What happens when you try to open a video, news article, urgent email, or social profile in Chrome browser and suddenly lose internet access? We all know the answer: you’re presented with a page displaying ‘No internet’ and a pixelated image of T-Rex.

The dinosaur starts running when you hit space (on laptop) or touch the image (on smartphone). It’s runner game introduced by Google in September 2014 (as a new Easter egg) to kill time while you’re offline.

On the occasion of its 4th birthday, we are presenting some of the most interesting facts of Chrome’s offline Dino game that you might not know. So prepare yourself to get amazed.

Who Discovered This Game?

Edward Jung, Alan Bettes, and Sebastien Gabriel, Chrome UX engineers at Google, are men behind this hidden game. ‘Getting kicked offline is absolutely no fun unless you’ve friendly dinosaur by your side’, Jung says.

How Did They Come Up With This Idea?

The thought of adding an ‘endless runner game’ to ‘offline page’ struck in 2014. The dinosaur actually represents the fact that the browser could not reach the internet, as if Chrome has the short arms the T-Rex is famed for. The play takes you to the ancient age when people had no internet.

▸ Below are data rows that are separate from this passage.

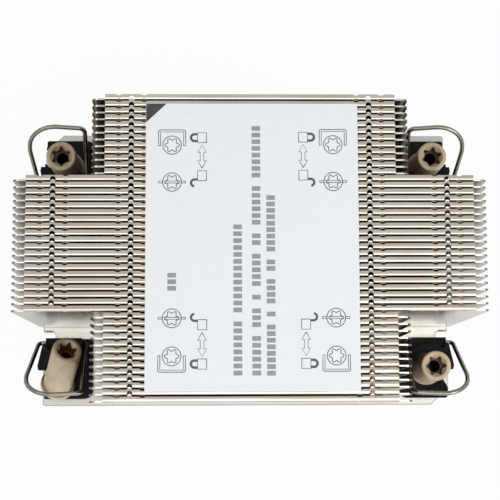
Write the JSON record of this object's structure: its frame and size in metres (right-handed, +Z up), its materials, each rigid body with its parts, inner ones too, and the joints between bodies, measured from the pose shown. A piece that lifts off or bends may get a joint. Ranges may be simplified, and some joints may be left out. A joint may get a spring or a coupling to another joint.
{
  "type": "passive server cpu heatsink",
  "caption": "Finned block heatsink on a flat base plate, with captive six-lobe nuts in plastic brackets and wire bails at its corners.",
  "frame": {"origin": "centre of the base plate's flat underside, which rests on the processor", "axes": "+X along the long side of the base plate and of the fins, +Y across the stack of fins to the back, +Z up from the plate through the fins"},
  "size_m": [0.121, 0.078, 0.0641],
  "materials": {
    "plate": "machined, bright",
    "fins": "bare folded sheet, warm silver",
    "bracket": "moulded, slightly glossy",
    "nut": "moulded, tan",
    "wire": "drawn spring wire",
    "label": "matt white"
  },
  "bodies": {
    "heatsink": {"base_plate": "plate", "fin_01": "fins", "fin_02": "fins", "fin_03": "fins", "fin_04": "fins", "fin_05": "fins", "fin_06": "fins", "fin_07": "fins", "fin_08": "fins", "fin_09": "fins", "fin_10": "fins", "fin_11": "fins", "fin_12": "fins", "fin_13": "fins", "fin_14": "fins", "fin_15": "fins", "fin_16": "fins", "fin_17": "fins", "fin_18": "fins", "fin_19": "fins", "fin_20": "fins", "fin_21": "fins", "fin_22": "fins", "fin_23": "fins", "fin_24": "fins", "fin_25": "fins", "fin_26": "fins", "fin_27": "fins", "fin_28": "fins", "fin_29": "fins", "fin_30": "fins", "fin_31": "fins", "fin_32": "fins", "fin_33": "fins", "fin_34": "fins", "fin_35": "fins", "fin_36": "fins", "fin_37": "fins", "fin_38": "fins", "fin_39": "fins", "fin_40": "fins", "fin_41": "fins", "fin_42": "fins", "fin_43": "fins", "fin_44": "fins", "fin_45": "fins", "bracket_back_left": "bracket", "bracket_back_right": "bracket", "bracket_front_right": "bracket", "bracket_front_left": "bracket", "label": "label"},
    "nut_body_back_left": {"nut_back_left": "nut"},
    "bail_body_back_left": {"bail_back_left": "wire"},
    "nut_body_back_right": {"nut_back_right": "nut"},
    "bail_body_back_right": {"bail_back_right": "wire"},
    "nut_body_front_right": {"nut_front_right": "nut"},
    "bail_body_front_right": {"bail_front_right": "wire"},
    "nut_body_front_left": {"nut_front_left": "nut"},
    "bail_body_front_left": {"bail_front_left": "wire"}
  },
  "joints": [
    {"name": "bail_back_left_fold", "type": "hinge", "parent": "heatsink", "child": "bail_body_back_left", "pos_m": [0, 0.0215, 0.0098], "axis": [1, 0, 0], "range_deg": [-50, 45]},
    {"name": "nut_back_left_turn", "type": "hinge", "parent": "heatsink", "child": "nut_body_back_left", "pos_m": [-0.0509, 0.0287, 0.0149], "axis": [0, 0, 1], "continuous": true},
    {"name": "bail_back_right_fold", "type": "hinge", "parent": "heatsink", "child": "bail_body_back_right", "pos_m": [0, 0.0215, 0.0098], "axis": [1, 0, 0], "range_deg": [-50, 45]},
    {"name": "nut_back_right_turn", "type": "hinge", "parent": "heatsink", "child": "nut_body_back_right", "pos_m": [0.0509, 0.0287, 0.0149], "axis": [0, 0, 1], "continuous": true},
    {"name": "bail_front_right_fold", "type": "hinge", "parent": "heatsink", "child": "bail_body_front_right", "pos_m": [0, -0.0215, 0.0098], "axis": [-1, 0, 0], "range_deg": [-50, 42]},
    {"name": "nut_front_right_turn", "type": "hinge", "parent": "heatsink", "child": "nut_body_front_right", "pos_m": [0.0509, -0.0287, 0.0149], "axis": [0, 0, 1], "continuous": true},
    {"name": "bail_front_left_fold", "type": "hinge", "parent": "heatsink", "child": "bail_body_front_left", "pos_m": [0, -0.0215, 0.0098], "axis": [-1, 0, 0], "range_deg": [-50, 10]},
    {"name": "nut_front_left_rock", "type": "hinge", "parent": "heatsink", "child": "nut_body_front_left", "pos_m": [-0.0509, -0.0287, 0.0169], "axis": [-0.8988, 0.4384, 0], "range_deg": [-33, 0]}
  ]
}
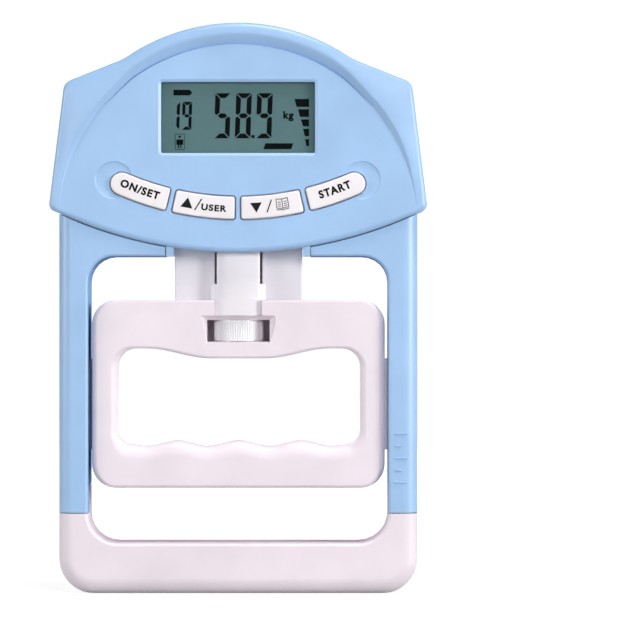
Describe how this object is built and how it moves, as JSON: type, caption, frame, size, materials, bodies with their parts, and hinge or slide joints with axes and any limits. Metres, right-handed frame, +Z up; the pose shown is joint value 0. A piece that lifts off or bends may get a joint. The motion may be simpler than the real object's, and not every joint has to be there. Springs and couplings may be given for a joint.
{
  "type": "hand dynamometer",
  "caption": "Electronic grip strength tester: an arched head with a screen and keys, two arms, a palm bar and an adjustable inner grip.",
  "frame": {"origin": "under the middle of the palm bar, on the surface that it stands on", "axes": "+Z up towards the head, +Y to the back of the head, +X to the right as seen from the front"},
  "size_m": [0.1288, 0.03, 0.1945],
  "materials": {
    "blue_plastic": "smooth satin light blue",
    "pink_white_plastic": "smooth satin pinkish white",
    "cool_white_plastic": "smooth satin cool white",
    "key_plastic": "matt pinkish white with printed marks",
    "knob_plastic": "white, knurled",
    "guide_plastic": "greyish mauve acetal",
    "steel": "zinc-plated",
    "cell_aluminium": "milled",
    "brass": "turned",
    "clear_lens": "clear acrylic",
    "lcd_glass": "grey-green with dark segments",
    "black_plastic": "moulded black",
    "contact_rubber": "striped elastomer",
    "board": "green solder mask",
    "battery_can": "printed plain wrapper",
    "lead_insulation": "insulated wire"
  },
  "bodies": {
    "frame": {"rear_housing": "blue_plastic", "head_cover": "blue_plastic", "left_arm_cover": "blue_plastic", "right_arm_cover": "blue_plastic", "palm_bar_front": "pink_white_plastic", "palm_bar_rear": "pink_white_plastic", "steel_strip": "steel", "load_bracket": "steel", "bracket_screws": "steel", "load_cell": "cell_aluminium", "cell_screws": "steel", "lens": "clear_lens", "lcd_panel": "lcd_glass", "lcd_holder": "black_plastic", "contact_strip": "contact_rubber", "main_board": "board", "board_screws": "steel", "chips": "black_plastic", "tact_switches": "steel", "battery_left": "battery_can", "battery_right": "battery_can", "battery_contacts": "steel", "battery_springs": "steel", "housing_screws": "steel", "arm_screws": "steel", "palm_screws": "steel", "gauge_lead": "lead_insulation", "battery_leads": "lead_insulation"},
    "pull_rod": {"hanger_bolt": "steel", "hanger_washer": "steel", "draw_tube": "brass"},
    "grip": {"grip_front": "pink_white_plastic", "grip_rear": "pink_white_plastic", "neck": "cool_white_plastic", "left_guide": "guide_plastic", "right_guide": "guide_plastic", "thrust_washers": "steel", "grip_screws": "steel"},
    "knob_wheel": {"knob": "knob_plastic", "adjusting_screw": "steel"},
    "door": {"battery_door": "blue_plastic"},
    "key_power": {"key_power": "key_plastic"},
    "key_up": {"key_up": "key_plastic"},
    "key_down": {"key_down": "key_plastic"},
    "key_start": {"key_start": "key_plastic"}
  },
  "joints": [
    {"name": "squeeze", "type": "slide", "parent": "frame", "child": "pull_rod", "axis": [0, 0, -1], "range_m": [0, 0.0004], "stiffness_N_per_m": 2200000, "deforming": ["load_cell"]},
    {"name": "grip_adjust", "type": "slide", "parent": "pull_rod", "child": "grip", "axis": [0, 0, 1], "range_m": [-0.0055, 0.01]},
    {"name": "knob_turn", "type": "hinge", "parent": "grip", "child": "knob_wheel", "pos_m": [0, 0, 0.0896], "axis": [0, 0, 1], "range_deg": [-1000, 1810]},
    {"name": "door_hinge", "type": "hinge", "parent": "frame", "child": "door", "pos_m": [0, 0.015, 0.1615], "axis": [-1, 0, 0], "range_deg": [0, 90]},
    {"name": "key_power_press", "type": "slide", "parent": "frame", "child": "key_power", "axis": [0, 1, 0], "range_m": [0, 0.0006], "stiffness_N_per_m": 1500, "springref_m": -0.0004},
    {"name": "key_up_press", "type": "slide", "parent": "frame", "child": "key_up", "axis": [0, 1, 0], "range_m": [0, 0.0006], "stiffness_N_per_m": 1500, "springref_m": -0.0004},
    {"name": "key_down_press", "type": "slide", "parent": "frame", "child": "key_down", "axis": [0, 1, 0], "range_m": [0, 0.0006], "stiffness_N_per_m": 1500, "springref_m": -0.0004},
    {"name": "key_start_press", "type": "slide", "parent": "frame", "child": "key_start", "axis": [0, 1, 0], "range_m": [0, 0.0006], "stiffness_N_per_m": 1500, "springref_m": -0.0004}
  ],
  "couplings": [
    {"joint": "knob_turn", "follows": "grip_adjust", "rad_per_m": 3141.6}
  ]
}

The desert and cacti were part of the game’s first iteration (Project Bolan). They wanted to keep the motion rigid just like the 90’s video game. Although they did consider adding small kicks and roaring effects, in the end, they settled for basics only: run, jump, and duck.

Roaring Dino | Credit: Google

Source: Google Blog

The Launch

When Edward Jung wrote the code, he had dozens of things to take care of, such as detecting collisions, physics involved in a jump, and compatibility across different platforms. The first version didn’t perform well on devices running on older Android versions, so he had to rewrite the complete code. However, after 3 months of launch, the offline Dino had rolled out to all platforms.

What’s the Total Gameplay Time?

Have you ever thought of finishing this game? Well, it’s impossible to beat because the game is designed to max out at nearly 17 million years. Interestingly, this is equivalent to the time T-Rex roamed the Earth.

Popularity

As of September 2018, about 270 million games are played on a monthly basis, both on smartphones and laptops. A large percentage of users come from developing countries where mobile data is expensive and unreliable, like India, Indonesia, Mexico, and Brazil.

In fact, it reached a level where Google developers had to provide business admins an option to deactivate the game because employees and students really got into it.

Courtesy of Google

According to the company, the game has become an internal mascot for the Chrome team. They’ve even shared a part of the Dino swag.

Special Edition

The Dino got multiple upgrades since its inception, such as night mode and pterodactyls. The most recent upgrade was introduced on the 10th birthday of Chrome. They added some balloons, a fancy hat, and birthday cake. In case if you’re wondering, it’s a classic vanilla cake.

Read: 30 Intriguing Facts And Statistics About Google

Play It Offline

You don’t have to disconnect your WiFi to play this game. Just type chrome://dino in the address bar and it will take you to the offline page. You can play it in a full-window, arcade mode for best results.